One possible catalyst and this is something that’s been an issue in the recent past is the prospect of normalization of Fed policy. Higher rates and tighter operating conditions make for a more unforgiving backdrop for corporates to operate in. Combine this with the fact that investors have more attractive opportunity costs to account for those higher rates, and this can, eventually, begin to bring pressure into stock prices. For investors – waiting for higher rates is usually a non-starter as markets will usually try to anticipate this type of action. This is what we saw in January of 2016 when markets cratered after the first Fed rate hike in over nine years.
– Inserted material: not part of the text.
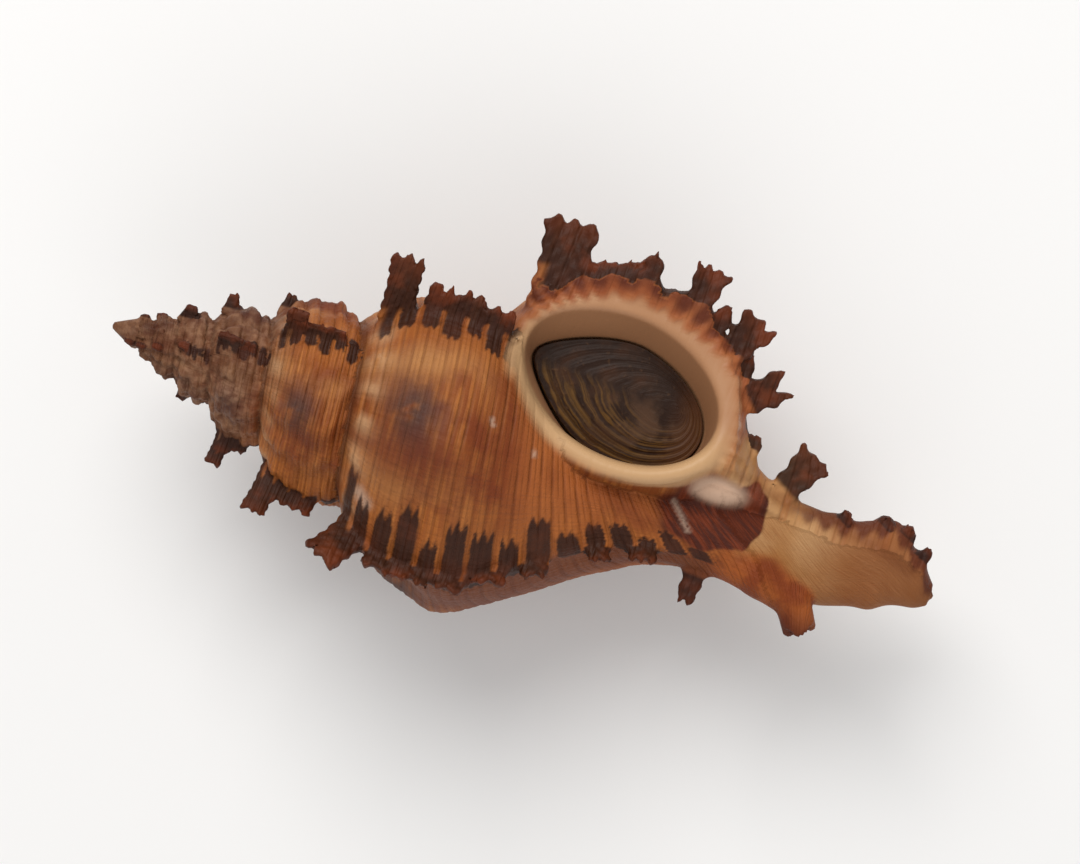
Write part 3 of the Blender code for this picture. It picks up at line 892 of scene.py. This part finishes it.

It likely wasn’t the rate hike that freaked everyone out as much as the Fed’s pledge to try to hike rates a full four times in 2016. That, of course, did not work out well so once they finally abated, stock prices were free to fly again.

But now that we have hope for fiscal policy to take over, the Fed might feel that they have a bit more operating room to try to more aggressively ‘normalize’ policy. The Fed has said they are expecting three rate hikes this year, and the big question is whether the pressure from three hikes might help to trigger a catalyst of some kind while U.S. equity markets are vulnerably expensive.